Southeast region, which includes the southern economic hub of Ho Chi Minh City, is planned to become the locomotive of Vietnam’s economy by 2030 with a vision to 2045, the Politburo, the most powerful body of Vietnam, agreed at a national meeting over the weekend.
|General Secretary of the Communist Party of Vietnam (CPV) Nguyen Phu Trong at the Politburo's meeting held in Hanoi on Oct 23. Photo: VGP|
The hybrid meeting, which was convened to discuss the region’s socio-economic development, marked the attendance of General Secretary of the Communist Party of Vietnam (CPV) Nguyen Phu Trong, President Nguyen Xuan Phuc, Prime Minister Pham Minh Chinh, Chairman of the National Assembly Vuong Dinh Hue, and Permanent Member of the Party Central Committee’s Secretariat Vo Van Thuong.
The event is aimed to implement Resolution No.24 of the Politburo dated October 7, 2022, on socio-economic development and defense-security in the Southeast region to 2030, with a vision to 2045.
This is the fourth Politburo meeting of its kind, following those discussing the development of the Mekong Delta, the Northern Midland and Mountainous region, and the Central Highlands.
Addressing the event, CPV General Secretary Nguyen Phu Trong asked relevant agencies to closely follow the resolution to have specific policies for the sub-region and each locality for effective implementation.
He said it’s necessary to consider discussing the implementation and having new approaches, policies, and practical action plans.
|The Southeast region is designed to be the locomotive of Vietnam's economy by 2030 and vision to 2045. Photo: VNA|
The Southeast Region, including Ho Chi Minh City and five provinces: Binh Phuoc, Binh Duong, Dong Nai, Ba Ria –Vung Tau, and Tay Ninh, is a region with a particularly important position and role in the country’s socioeconomic development, national defense, security, and foreign affairs.
The Southeast region, which borders Cambodia to the north and west, is characterized by numerous large rivers, including the Dong Nai and Saigon rivers, and primarily flat topography with only a few minor hills. Ho Chi Minh City is the hub connecting the whole region by waterways and well-invested expressway networks.
With impressive growth fueled by a massive energy industry and a thriving manufacturing sector, the region contributes 32% of the country’s GDP and 44.7% of the total state revenues. It attracts 41% of foreign direct investment (FDI) in Vietnam and is home to the highest number of businesses. The region’s urbanization rate is 67%.
In 2020, the region’s GRDP increased 4.9 times compared to 2005 and 2.6 times higher than in 2010, exceeding the set target. Its per capita income in 2020 was the highest among regions, at VND6 million (US$260)/person/month compared to VND2.7 million in the northern midland and mountainous area.
Under Resolution 24, by 2030, the Mekong delta’s Southeast Region will become a dynamic development area with a high economic growth rate, becoming the most prominent growth engine of Vietnam, which is home to a science-technology and innovation center, high-tech industry, logistics hub, and international financial center.

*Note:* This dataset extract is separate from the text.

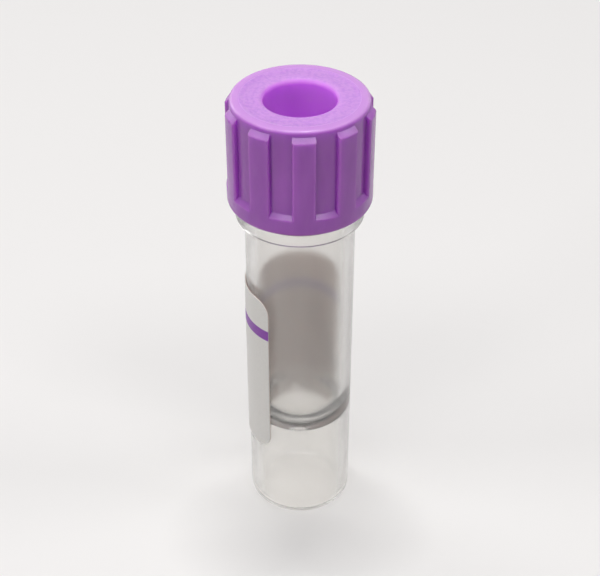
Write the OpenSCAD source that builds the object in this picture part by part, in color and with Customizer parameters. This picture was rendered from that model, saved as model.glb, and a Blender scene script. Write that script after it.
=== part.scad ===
// Small capped sample tube: a clear tube on a skirted foot, a push-on ribbed cap with a hollow plug,
// and a wrap-round label. Z runs up the tube's axis, and the origin is at the middle of the foot.

/* [Overall] */
// Height of the closed tube, foot to cap top
overall_h = 45; // [36:0.5:60]
// Outer diameter of the tube's wall
tube_d = 10; // [8:0.1:13]

/* [Tube] */
// Thickness of the tube's wall and of its raised bottom
tube_wall = 1; // [0.7:0.05:1.4]
// Depth of the bore, mouth to the lowest point of the raised bottom
bore_depth = 34; // [28:0.5:40]
// How far the collar stands out of the wall
collar_rim = 0.8; // [0.4:0.05:1.2]
// Height of the collar
collar_h = 1.6; // [1:0.1:3]
// Rounding of the collar's two edges
collar_edge_r = 0.3; // [0.1:0.05:0.45]
// Rounding of the mouth's and the foot's edges
lip_r = 0.2; // [0.1:0.05:0.3]
// Diameter of the mark that the mould's gate leaves under the raised bottom
gate_d = 1.2; // [0.8:0.1:2]
// Height of the gate mark
gate_h = 0.25; // [0.1:0.05:0.5]

/* [Cap] */
// Height of the cap
cap_h = 10; // [8:0.1:13]
// Thickness of the cap's top
cap_top_t = 1.3; // [1:0.1:2]
// Thickness of the cap's skirt between the ribs
skirt_wall = 0.85; // [0.6:0.05:1.2]
// Rounding of the cap's upper rim
rim_r = 0.3; // [0.1:0.05:0.45]
// Rounding of the cap's lower edge
hem_r = 0.35; // [0.1:0.05:0.4]
// Width of the lip round the cap's top, outside a shallow dish
dish_lip = 0.85; // [0.5:0.05:1.2]
// Width of the slope from the lip down into the dish
dish_slope = 0.5; // [0.2:0.05:0.8]
// Depth of the shallow dish in the cap's top
dish_depth = 0.08; // [0.04:0.01:0.2]

/* [Grip ribs] */
// Number of grip ribs round the cap
rib_count = 10; // [6:1:12]
// Width of a rib, in degrees round the cap
rib_angle = 18; // [12:0.5:22]
// How far the ribs stand out of the skirt
rib_h = 0.45; // [0.3:0.05:0.8]
// Drop from the cap's top to where the ribs' sloping upper ends start
rib_drop = 0.5; // [0.35:0.05:1]
// Rounding along a rib's two outer edges
rib_edge_r = 0.22; // [0.1:0.02:0.28]
// Height of the plain ring below the grooves' sloping lower ends
ring_h = 1.55; // [1:0.05:2.5]
// Rounding of the edges where the slopes at the ribs' and the grooves' ends meet other faces
slope_edge_r = 0.2; // [0.05:0.01:0.3]
// Turn of the first rib round the axis
rib_turn = 21.5; // [0:0.5:36]

/* [Plug] */
// Thickness of the hollow plug's wall
plug_wall = 0.8; // [0.5:0.05:1.1]
// Length of the plug below the cap's top wall
plug_len = 5.7; // [4:0.1:7]
// Thickness of the plug's floor
plug_floor = 1; // [0.6:0.1:1.6]
// Rounding of the plug's lower edge, which leads it into the bore
plug_lead_r = 0.5; // [0.2:0.05:0.7]
// Rounding of the recess's mouth
recess_edge_r = 0.45; // [0.1:0.05:0.6]

/* [Label] */
// Length of the label round the tube
label_w = 18.8; // [12:0.1:22]
// Height of the label
label_h = 18; // [14:0.1:22]
// Height of the label above the fill mark
label_head = 5.05; // [3:0.05:6]
// Thickness of the label
label_t = 0.12; // [0.06:0.01:0.2]
// Rounding of the label's corners
label_corner_r = 1.5; // [0.5:0.1:3]
// Direction that the middle of the label faces, from +X
label_turn = 129; // [0:0.5:360]
// Volume at the fill mark, in millilitres
fill_ml = 0.5; // [0.3:0.05:0.7]

/* [Clearances] */
// Radial clearance of the plug in the bore
plug_gap = 0.05; // [0.02:0.01:0.09]
// Radial clearance of the skirt round the tube's neck
neck_gap = 0.2; // [0.1:0.05:0.4]
// Gap between the cap's lower edge and the collar
collar_gap = 0.15; // [0.05:0.05:0.4]
// Thickness of the adhesive under the label
glue_t = 0.05; // [0.02:0.01:0.08]

/* [Hidden] */
$fn = 128;
// How far a cutting shape runs past the face that it cuts
over = 1;
// How far a round corner runs past the faces that it joins, so that it crosses them and doesn't just touch
corner_run = 0.01;
// Lean of the slopes at the ribs' and the grooves' ends, from upright
slope_angle = 45;
// What is trimmed off each end of the label's blank, in degrees round the tube
end_trim_angle = 2;

tube_r = tube_d / 2;
bore_r = tube_r - tube_wall;
tube_h = overall_h - cap_top_t;

// The raised bottom is a round cup: its inner and outer spheres share this centre.
cup_z = tube_h - bore_depth + bore_r;
// Level of the fill mark: the cup holds two thirds of a sphere's half, and the rest stands in the bore.
cup_ml = 2 / 3 * PI * pow(bore_r, 3) / 1000;
fill_z = cup_z + (fill_ml - cup_ml) * 1000 / (PI * pow(bore_r, 2));

core_r = tube_r + neck_gap + skirt_wall;
cap_r = core_r + rib_h;
cap_z = overall_h - cap_h;
rib_top_z = cap_h - rib_drop;
rib_shoulder_z = rib_top_z - rib_h / tan(slope_angle);
slope_top_z = ring_h + rib_h / tan(slope_angle);
slope_edge_drop = slope_edge_r * tan(slope_angle / 2);
groove_angle = 360 / rib_count - rib_angle;

plug_r = bore_r - plug_gap;
recess_r = plug_r - plug_wall;
plug_top_z = cap_h - cap_top_t;
plug_end_z = plug_top_z - plug_len;

collar_r = tube_r + collar_rim;
collar_top_z = cap_z - collar_gap;

label_r = tube_r + glue_t;
label_angle = label_w / label_r * 180 / PI;
label_z = fill_z + label_head - label_h;

// What a round edge takes off a corner, seen from the middle of the rounding: the corner's faces lie
// square across the directions turn and turn + spread
module corner_nip(r, turn, spread = 90) {
    reach = r + over;
    rotate(turn) difference() {
        polygon([[0, 0], [reach, 0], reach * [1, tan(spread / 2)], reach * [cos(spread), sin(spread)]]);
        circle(r);
    }
}

// A block of a section, from radius r0 to r1 and from height z0 to z1
module block(r0, r1, z0, z1) {
    translate([r0, z0]) square([r1 - r0, z1 - z0]);
}

module collar_section() {
    difference() {
        block(0, collar_r, collar_top_z - collar_h, collar_top_z);
        translate([collar_r - collar_edge_r, collar_top_z - collar_edge_r]) corner_nip(collar_edge_r, 0);
        translate([collar_r - collar_edge_r, collar_top_z - collar_h + collar_edge_r])
            corner_nip(collar_edge_r, -90);
    }
}

// The bore and its round end
module bore_section() {
    block(0, bore_r, cup_z, tube_h + over);
    translate([0, cup_z]) circle(bore_r);
}

// The hollow under the raised bottom, inside the skirted foot and round the gate mark
module foot_hollow_section() {
    difference() {
        block(0, bore_r, -over, cup_z);
        translate([0, cup_z]) circle(tube_r);
        block(0, gate_d / 2, cup_z - tube_r - gate_h, cup_z);
    }
}

module tube_section() {
    difference() {
        union() {
            block(0, tube_r, 0, tube_h);
            collar_section();
        }
        bore_section();
        foot_hollow_section();
        translate([tube_r - lip_r, tube_h - lip_r]) corner_nip(lip_r, 0);
        translate([bore_r + lip_r, tube_h - lip_r]) corner_nip(lip_r, 90);
        translate([tube_r - lip_r, lip_r]) corner_nip(lip_r, -90);
        translate([bore_r + lip_r, lip_r]) corner_nip(lip_r, 180);
    }
}

module tube() {
    color("whitesmoke", 0.5) rotate_extrude() tube_section();
}

// Half section of the cap before its grip grooves are cut, with the cap's lower edge at height 0
module cap_section() {
    dish_r = core_r - dish_lip;
    dish_z = cap_h - dish_depth;
    difference() {
        polygon([
            [0, plug_end_z],
            [plug_r, plug_end_z],
            [plug_r, 0],
            [cap_r, 0],
            [cap_r, rib_shoulder_z],
            [core_r, rib_top_z],
            [core_r, cap_h],
            [0, cap_h]
        ]);
        block(plug_r, core_r - skirt_wall, -over, plug_top_z);
        block(0, recess_r, plug_end_z + plug_floor, cap_h + over);
        polygon([
            [0, dish_z],
            [dish_r - dish_slope, dish_z],
            [dish_r, cap_h],
            [dish_r, cap_h + over],
            [0, cap_h + over]
        ]);
        translate([core_r - rim_r, cap_h - rim_r]) corner_nip(rim_r, 0);
        translate([cap_r - hem_r, hem_r]) corner_nip(hem_r, -90);
        translate([cap_r - slope_edge_r, rib_shoulder_z - slope_edge_drop])
            corner_nip(slope_edge_r, 0, slope_angle);
        translate([plug_r - plug_lead_r, plug_end_z + plug_lead_r]) corner_nip(plug_lead_r, -90);
        translate([recess_r + recess_edge_r, dish_z - recess_edge_r]) corner_nip(recess_edge_r, 90);
    }
}

// Half section of the ring of space that the grooves share, with a sloping lower end
module groove_section() {
    difference() {
        polygon([
            [core_r, slope_top_z],
            [cap_r + over, ring_h - over / tan(slope_angle)],
            [cap_r + over, rib_top_z],
            [core_r, rib_top_z]
        ]);
        translate([core_r + slope_edge_r, slope_top_z + slope_edge_drop])
            corner_nip(slope_edge_r, 180, slope_angle);
    }
    translate([cap_r - slope_edge_r, ring_h - slope_edge_drop]) corner_nip(slope_edge_r, 0, slope_angle);
}

// What a rib's round edge takes off it, beside a groove below the X axis whose flank lies along that axis
module rib_edge_nip() {
    centre_r = cap_r - rib_edge_r + corner_run;
    lean = asin((rib_edge_r - corner_run) / centre_r);
    centre = centre_r * [cos(lean), sin(lean)];
    difference() {
        polygon([
            centre,
            [centre[0], -rib_edge_r],
            [cap_r + over, -rib_edge_r],
            (cap_r + over) * [cos(lean), sin(lean)]
        ]);
        translate(centre) circle(rib_edge_r);
    }
}

// Plan of one groove: a wedge whose flanks flare where they meet the ribs' round edges
module groove_plan() {
    near = core_r / 2;
    far = 2 * cap_r;
    half = groove_angle / 2;
    corners = [[near, -half], [far, -half], [far, half], [near, half]];
    polygon([for (c = corners) c[0] * [cos(c[1]), sin(c[1])]]);
    rotate(half) rib_edge_nip();
    mirror([0, 1]) rotate(half) rib_edge_nip();
}

module grip_grooves() {
    intersection() {
        rotate_extrude() groove_section();
        linear_extrude(cap_h)
            for (i = [0 : rib_count - 1])
                rotate(rib_turn + (i + 0.5) * 360 / rib_count) groove_plan();
    }
}

module cap() {
    color("mediumorchid") translate([0, 0, cap_z]) difference() {
        rotate_extrude() cap_section();
        grip_grooves();
    }
}

// What is cut away past one end of the label: its plan from outside, with the corners' centres at x = 0
module label_end_plan() {
    centre_z = label_corner_r - corner_run;
    difference() {
        translate([0, -over]) square([label_corner_r + over, label_h + 2 * over]);
        for (z = [centre_z, label_h - centre_z]) translate([0, z]) circle(label_corner_r);
        translate([0, centre_z]) square([label_corner_r, label_h - 2 * centre_z]);
    }
}

// The same, cut straight through the label towards the axis; side is 1 or -1
module label_end_cut(side) {
    rotate(side * (label_angle / 2 - asin(label_corner_r / label_r))) translate([label_r / 2, 0, 0])
        rotate([90, 0, 90]) linear_extrude(label_r) scale([side, 1]) label_end_plan();
}

module label() {
    blank_angle = label_angle + 2 * end_trim_angle;
    color("gainsboro") translate([0, 0, label_z]) rotate(label_turn) difference() {
        rotate(-blank_angle / 2) rotate_extrude(angle = blank_angle)
            block(label_r, label_r + label_t, 0, label_h);
        for (side = [-1, 1]) label_end_cut(side);
    }
}

tube();
cap();
label();
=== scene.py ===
"""Looks of a capped blood collection tube of the micro size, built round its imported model.

The tube, the push-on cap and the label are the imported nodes, and are only given their finishes here.
The label's print is modelled here. What moulding leaves on the surfaces is in the finishes.
"""

import logging
import math
from dataclasses import dataclass
from enum import Enum
from typing import Any

import bpy
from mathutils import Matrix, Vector


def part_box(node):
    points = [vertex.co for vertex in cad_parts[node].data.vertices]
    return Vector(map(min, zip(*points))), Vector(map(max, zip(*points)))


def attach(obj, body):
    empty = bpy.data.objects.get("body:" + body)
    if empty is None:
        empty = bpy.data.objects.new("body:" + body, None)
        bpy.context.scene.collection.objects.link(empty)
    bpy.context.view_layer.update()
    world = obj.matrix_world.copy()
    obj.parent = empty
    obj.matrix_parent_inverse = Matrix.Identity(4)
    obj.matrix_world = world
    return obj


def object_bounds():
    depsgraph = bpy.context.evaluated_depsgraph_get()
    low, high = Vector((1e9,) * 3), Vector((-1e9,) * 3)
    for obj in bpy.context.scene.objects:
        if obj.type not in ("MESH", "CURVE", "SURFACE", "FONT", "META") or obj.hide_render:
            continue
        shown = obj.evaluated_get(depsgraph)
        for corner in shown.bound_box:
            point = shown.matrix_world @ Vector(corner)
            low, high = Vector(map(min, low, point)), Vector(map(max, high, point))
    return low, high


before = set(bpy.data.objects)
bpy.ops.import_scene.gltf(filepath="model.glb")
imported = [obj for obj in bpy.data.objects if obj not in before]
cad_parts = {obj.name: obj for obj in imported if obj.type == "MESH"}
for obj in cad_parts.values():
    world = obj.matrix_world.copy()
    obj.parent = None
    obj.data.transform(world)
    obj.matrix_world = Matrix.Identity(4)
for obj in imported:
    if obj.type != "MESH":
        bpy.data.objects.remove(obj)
cad_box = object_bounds()

MM = 0.001
log = logging.getLogger("blood_collection_tube")

Links = dict[str | int, Any]


# ---------------------------------------------------------------- helpers


class Slot(Enum):
    """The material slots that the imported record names."""

    TUBE = "tube_polypropylene"
    CAP = "cap_polyethylene"
    LABEL = "label_film"


def linear(hex_colour: str) -> tuple[float, float, float, float]:
    """Turn an sRGB hex colour into linear red, green, blue and alpha.

    Args:
        hex_colour: the colour, such as "#b36fcd".

    Returns:
        The four channels that a shader's colour socket takes.
    """
    channels = [int(hex_colour[i:i + 2], 16) / 255 for i in (1, 3, 5)]
    red, green, blue = [c / 12.92 if c <= 0.04045 else ((c + 0.055) / 1.055) ** 2.4 for c in channels]
    return red, green, blue, 1.0


def add_node(
        tree: bpy.types.NodeTree, kind: str, links: Links | None = None, **settings: Any) -> bpy.types.Node:
    """Add one node with its settings and what feeds it.

    Args:
        tree: the node tree that it goes in.
        kind: the node's type, such as "ShaderNodeMath".
        links: for each input, by name or number, a value or the output socket that feeds it.
        settings: the node's own properties.

    Returns:
        The new node.
    """
    node = tree.nodes.new(kind)
    for name, value in settings.items():
        setattr(node, name, value)
    for name, value in (links or {}).items():
        if isinstance(value, bpy.types.NodeSocket):
            tree.links.new(value, node.inputs[name])
        else:
            node.inputs[name].default_value = value
    return node


def deselect() -> None:
    """Leave edit mode and select nothing."""
    if bpy.context.object and bpy.context.object.mode != "OBJECT":
        bpy.ops.object.mode_set(mode="OBJECT")
    bpy.ops.object.select_all(action="DESELECT")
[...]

The region will lead in digital transformation, smart urban networks, transport, and trading systems connecting the whole area, between regions and the world, while holding the top position in education and healthcare.
By 2045, it is designed to be a developed region with a solid and modern economic structure, ensuring the harmonious combination of socio-economic with culture and environmental protection. It is expected to be among the leading Southeast Asian regions in healthcare and education.
To make the goal possible, the region is tasked with improving the regulatory framework and boosting inter-regional connectivity while developing science, technology, and infrastructure.
Dr. Do Thien Anh Tuan from Fulbright School of Public Policy and Management, Fulbright University Vietnam, said Resolution 24 demonstrated how important is the Southeast Region in the view of the Vietnamese leadership.
Nevertheless, it requires breakthroughs to implement the resolution, Tuan said, noting that realizing the plans and policies becomes crucial.
Tuoi Tre Newspaper quoted him as saying that it should be specific when implementing strategies and there should be regional apparatus that is powerful enough to coordinate and connect the whole region.
For that reason, government agencies must follow the resolution closely instead of existing regulations to ensure smooth implementation.
Nguyen Hoang Bao, University of Economics Ho Chi Minh City, said it’s necessary to have specific short-term and long-term measures and resources for the implementation, coupled with mobilizing different resources amid limited state budgets.
In addition, it is necessary to define the power and responsibilities of the regional heads clearly.
Associate Prof. Vu Anh Tuan, Vietnamese-German University, emphasized mechanisms and policies in mobilizing resources for infrastructure projects, highlighting the role of the National Assembly, the Government, and localities in the issue. Above all, he stressed the need for building and connecting infrastructure in Ho Chi Minh City and nearby localities.